La Cour de cassation déclare finalement justifié le licenciement par Baby Loup de la salariée voilée
La Cour de cassation admet le licenciement pour faute grave d’une salariée d’une crèche associative, licenciée pour avoir refusé d’ôter le foulard islamique qu’elle portait à son retour de congé parental, au mépris de la clause du règlement intérieur imposant au personnel de la crèche une obligation de laïcité et de neutralité (Cass. Ass. Plén., 25 juin 2014, n°13-28.369).
La Cour de cassation a rejeté le pourvoi formé par la salariée contre l’arrêt de la Cour d’appel de Paris qui, statuant sur renvoi après cassation, avait jugé son licenciement fondé sur une faute grave (CA Paris 27 novembre 2013 n° 13/02891), alors que la chambre sociale de la Cour de cassation l’avait déclaré nul (Cass. soc., 19 mars 2013, n° 11-28.845).
La chambre sociale de la Cour de cassation a indiqué dans la même affaire que le principe de laïcité ne s’applique pas aux salariés des employeurs de droit privé ne gérant pas un service public, pour lesquels toute restriction à la liberté religieuse doit être justifiée par la nature de la tâche à accomplir, répondre à une exigence essentielle et déterminante et être proportionnée au but recherché. Sans remettre en cause la mise à l’écart de l’application du principe de laïcité, la Haute Juridiction réunie en assemblée plénière n’exige pas que les restrictions à la liberté du salarié de manifester ses convictions religieuses répondent à une exigence professionnelle et déterminante.
Alors que la chambre sociale l’avait jugée trop imprécise, l’assemblée plénière de la Cour de cassation admet la licéité de la clause du règlement intérieur prévoyant que « le principe de la liberté de conscience et de religion de chacun des membres du personnel ne peut faire obstacle au respect des principes de laïcité et de neutralité qui s’appliquent dans l’exercice de l’ensemble des activités développées, tant dans les locaux de la crèche ou ses annexes qu’en accompagnement extérieur des enfants confiés à la crèche ».
Elle décide en effet que la Cour d’appel a pu déduire de cette rédaction le caractère suffisamment précis, justifié et proportionné d’une telle restriction en appréciant concrètement les conditions de fonctionnement de l’association de dimension réduite, n’employant que 18 salariés qui étaient ou pouvaient être en contact avec les enfants ou leurs parents.

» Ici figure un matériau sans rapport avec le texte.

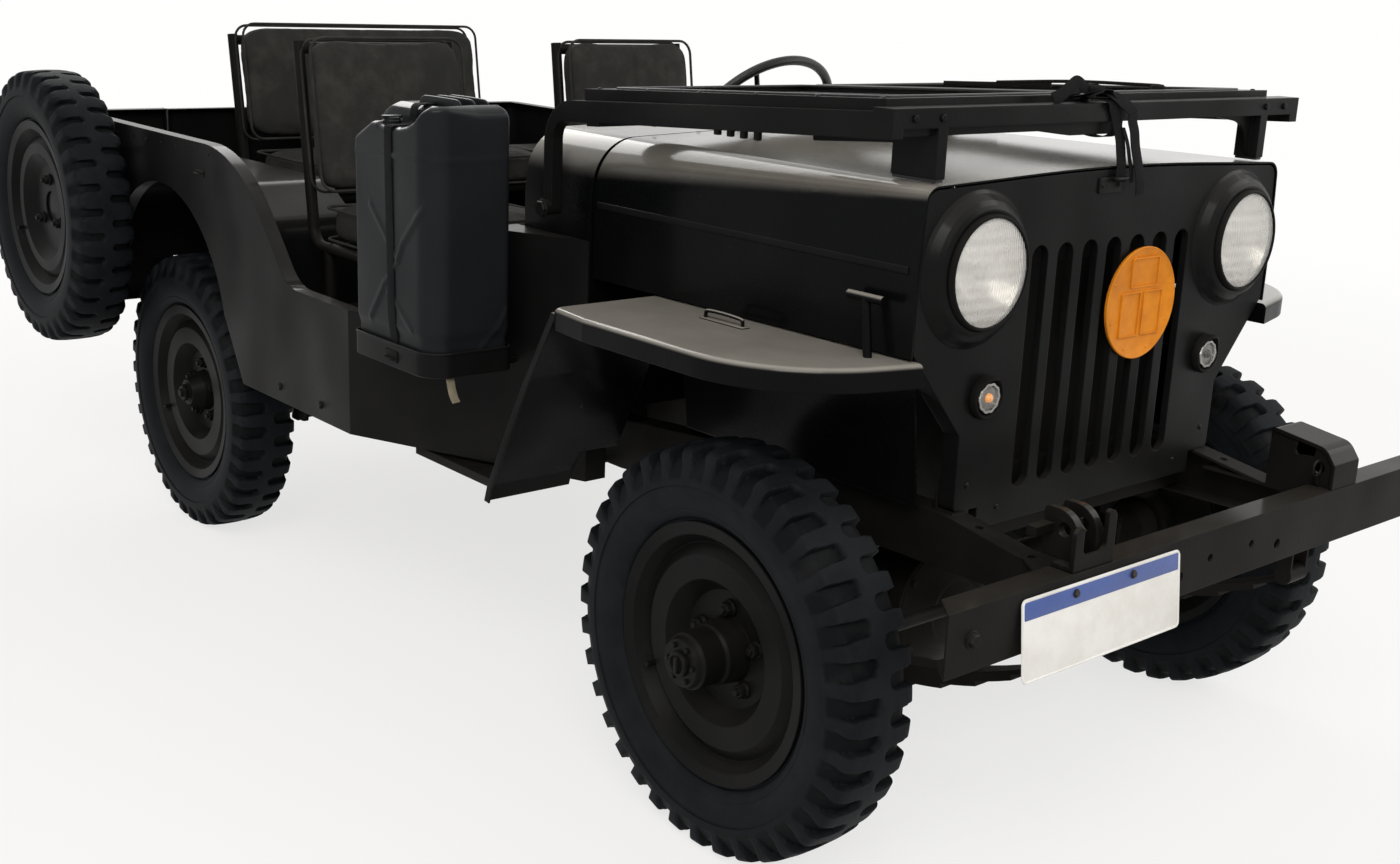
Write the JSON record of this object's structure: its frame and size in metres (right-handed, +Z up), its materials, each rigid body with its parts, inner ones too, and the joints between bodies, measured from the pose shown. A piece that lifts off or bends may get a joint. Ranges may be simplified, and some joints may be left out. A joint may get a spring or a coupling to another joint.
{
  "type": "light open army 4x4 car",
  "caption": "Light open-topped four-wheel-drive army car with a folded windscreen, high slotted front, flat fenders, a side-mounted spare wheel and a fuel can.",
  "frame": {"origin": "middle of the vehicle's footprint box, on the ground", "axes": "+X forward, +Y to the vehicle's left, +Z up"},
  "size_m": [3.32, 1.626, 1.26],
  "materials": {
    "army_black_paint": "satin near-black army paint, dusty and rubbed at the edges",
    "chassis_black": "matt black chassis paint with road dust",
    "wheel_paint": "satin near-black paint on pressed steel wheels",
    "tyre_rubber": "matt black rubber, dusty in the grooves",
    "cast_drivetrain": "oily cast iron and dark primer",
    "exhaust_steel": "dull heat-browned steel",
    "lamp_glass": "clear pressed lamp glass over a bright reflector",
    "tail_lamp_red": "red lamp lens",
    "window_glass": "flat clear safety glass",
    "seat_cover": "dark coated canvas seat cover",
    "black_plastic": "hard black moulded steering wheel and knobs",
    "can_paint": "satin dark grey-black paint on a pressed steel can"
  },
  "bodies": {
    "chassis": {"chassis_frame": "chassis_black", "front_bumper": "army_black_paint", "front_tow_brackets": "army_black_paint", "front_axle": "chassis_black", "rear_axle": "chassis_black", "front_suspension": "chassis_black", "rear_suspension": "chassis_black", "engine_and_gearbox": "cast_drivetrain", "propshafts": "cast_drivetrain", "exhaust": "exhaust_steel", "radiator": "chassis_black", "grille": "army_black_paint", "front_lamps": "lamp_glass", "hood": "army_black_paint", "front_fender_right": "army_black_paint", "front_fender_left": "army_black_paint", "cowl": "army_black_paint", "body_side_right": "army_black_paint", "body_side_left": "army_black_paint", "floor_pan": "army_black_paint", "tail_lamps": "tail_lamp_red", "driver_controls": "black_plastic", "seat_frames": "army_black_paint", "front_seat_pads": "seat_cover", "rear_seat_pads": "seat_cover", "fuel_tank": "army_black_paint", "fuel_can": "can_paint", "can_carrier": "army_black_paint", "spare_carrier": "army_black_paint", "spare_wheel": "wheel_paint", "spare_tyre": "tyre_rubber"},
    "right_knuckle": {"knuckle_right": "chassis_black"},
    "left_knuckle": {"knuckle_left": "chassis_black"},
    "track_rod": {"tie_rod": "chassis_black"},
    "front_right_wheel": {"front_wheel_right": "wheel_paint", "front_tyre_right": "tyre_rubber"},
    "front_left_wheel": {"front_wheel_left": "wheel_paint", "front_tyre_left": "tyre_rubber"},
    "rear_right_wheel": {"rear_wheel_right": "wheel_paint", "rear_tyre_right": "tyre_rubber"},
    "rear_left_wheel": {"rear_wheel_left": "wheel_paint", "rear_tyre_left": "tyre_rubber"},
    "hand_wheel": {"steering_wheel": "black_plastic"},
    "windscreen": {"windscreen_frame": "army_black_paint", "windscreen_glass": "window_glass"},
    "drop_tailgate": {"tailgate": "army_black_paint"}
  },
  "joints": [
    {"name": "steering", "type": "hinge", "parent": "chassis", "child": "right_knuckle", "pos_m": [1.143, -0.436, 0.348], "axis": [0, 0, 1], "range_deg": [-26, 26]},
    {"name": "left_knuckle_turn", "type": "hinge", "parent": "chassis", "child": "left_knuckle", "pos_m": [1.143, 0.604, 0.348], "axis": [0, 0, 1], "range_deg": [-26, 26]},
    {"name": "track_rod_eye", "type": "hinge", "parent": "right_knuckle", "child": "track_rod", "pos_m": [1.293, -0.436, 0.384], "axis": [0, 0, 1], "range_deg": [-26, 26]},
    {"name": "steering_wheel_turn", "type": "hinge", "parent": "chassis", "child": "hand_wheel", "pos_m": [0.108, 0.414, 1.075], "axis": [-0.8192, 0, 0.5735], "range_deg": [-364, 364]},
    {"name": "front_right_wheel_spin", "type": "hinge", "parent": "right_knuckle", "child": "front_right_wheel", "pos_m": [1.143, -0.527, 0.348], "axis": [0, 1, 0], "continuous": true},
    {"name": "front_left_wheel_spin", "type": "hinge", "parent": "left_knuckle", "child": "front_left_wheel", "pos_m": [1.143, 0.695, 0.348], "axis": [0, 1, 0], "continuous": true},
    {"name": "rear_right_wheel_spin", "type": "hinge", "parent": "chassis", "child": "rear_right_wheel", "pos_m": [-0.889, -0.532, 0.348], "axis": [0, 1, 0], "continuous": true},
    {"name": "rear_left_wheel_spin", "type": "hinge", "parent": "chassis", "child": "rear_left_wheel", "pos_m": [-0.889, 0.7, 0.348], "axis": [0, 1, 0], "continuous": true},
    {"name": "windscreen_fold", "type": "hinge", "parent": "chassis", "child": "windscreen", "pos_m": [0.504, 0.084, 0.989], "axis": [0, -1, 0], "range_deg": [0, 93]},
    {"name": "tailgate_drop", "type": "hinge", "parent": "chassis", "child": "drop_tailgate", "pos_m": [-1.497, 0.084, 0.626], "axis": [0, -1, 0], "range_deg": [0, 92]}
  ],
  "couplings": [
    {"joint": "left_knuckle_turn", "follows": "steering", "ratio": 1},
    {"joint": "track_rod_eye", "follows": "steering", "ratio": -1},
    {"joint": "steering_wheel_turn", "follows": "steering", "ratio": 14}
  ]
}
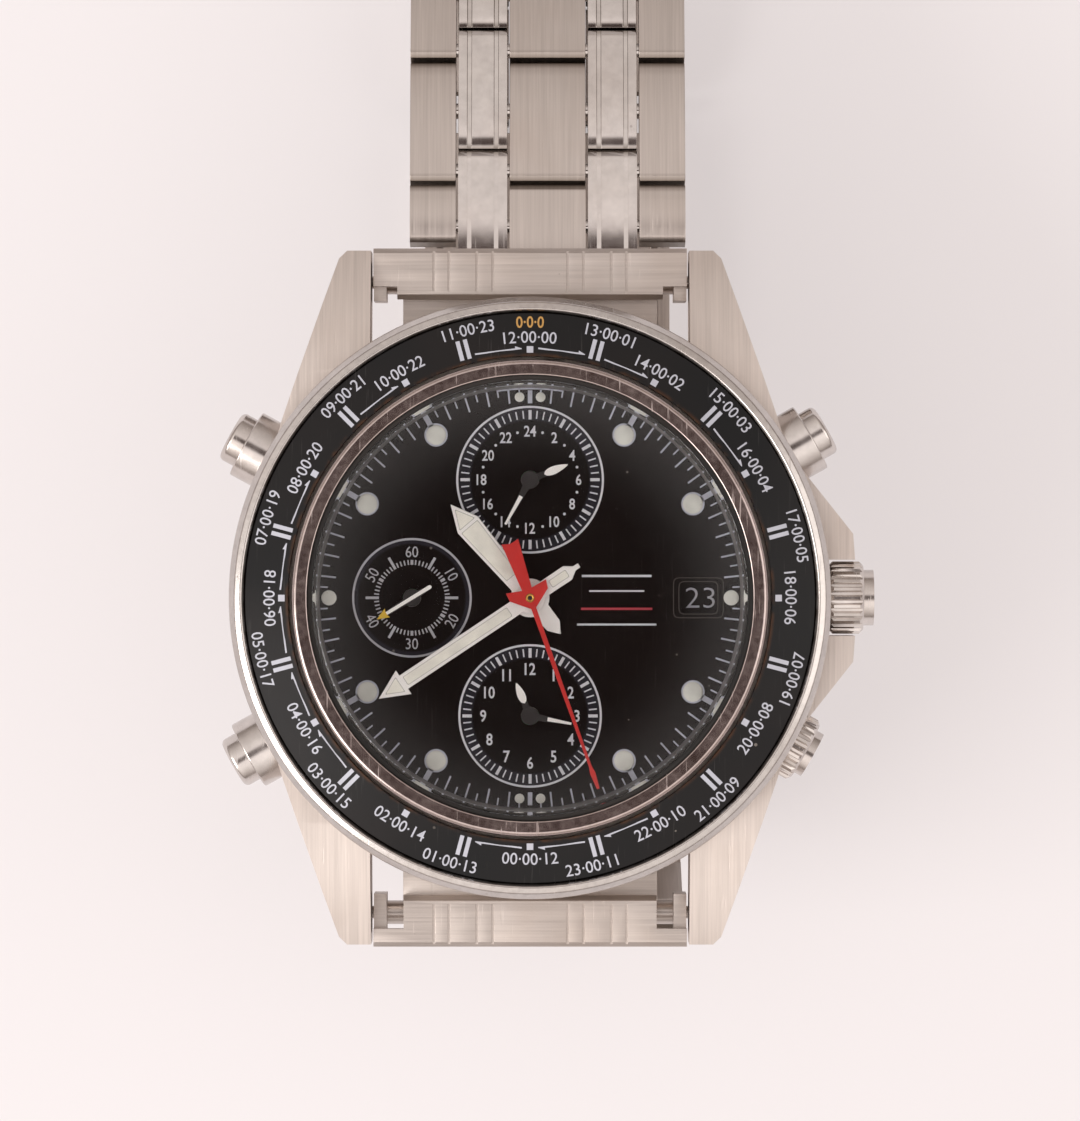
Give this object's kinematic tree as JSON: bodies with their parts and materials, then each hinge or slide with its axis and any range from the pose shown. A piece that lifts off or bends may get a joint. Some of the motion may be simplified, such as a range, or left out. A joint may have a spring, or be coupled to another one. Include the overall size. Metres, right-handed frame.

La circonstance que l’association soit une petite structure paraît importante dans la motivation, de sorte qu’on peut se demander si la même solution aurait été retenue en présence d’une entreprise avec des effectifs importants, dont tous les salariés ne seraient pas nécessairement en contact avec les enfants.
En revanche, cette obligation de neutralité étant jugée justifiée par les tâches accomplies par les salariés, on peut en déduire que, pour la Cour de cassation, les activités en contact avec de jeunes enfants sont de nature à légitimer une restriction de la liberté des salariés de manifester leurs convictions religieuses.
La Cour de cassation n’estime pas que la crèche est une entreprise de conviction, au sens de la jurisprudence européenne, dès lors que cette association a pour objet, non de défendre des convictions religieuses, politiques ou philosophiques, mais, aux termes de ses statuts, de développer une action orientée vers la petite enfance en milieu défavorisé et d’œuvrer pour l’insertion sociale et professionnelle des femmes, sans distinction d’opinion politique et confessionnelle.
Néanmoins, la Haute Juridiction précise que ces motifs des juges d’appels, bien qu’erronés, sont inopérants sur la solution du litige.
En conséquence, le licenciement de la salariée a pu être jugé fondé sur une faute grave en raison de son refus d’accéder aux demandes licites de son employeur de s’abstenir de porter le voile et des actes d’insubordinations répétés et caractérisés dans la lettre de licenciement, rendant impossible la poursuite du contrat de travail.
Cette décision met fin au litige devant les juridictions nationales. Cependant, un recours devant la Cour européenne des droits de l’Homme reste possible.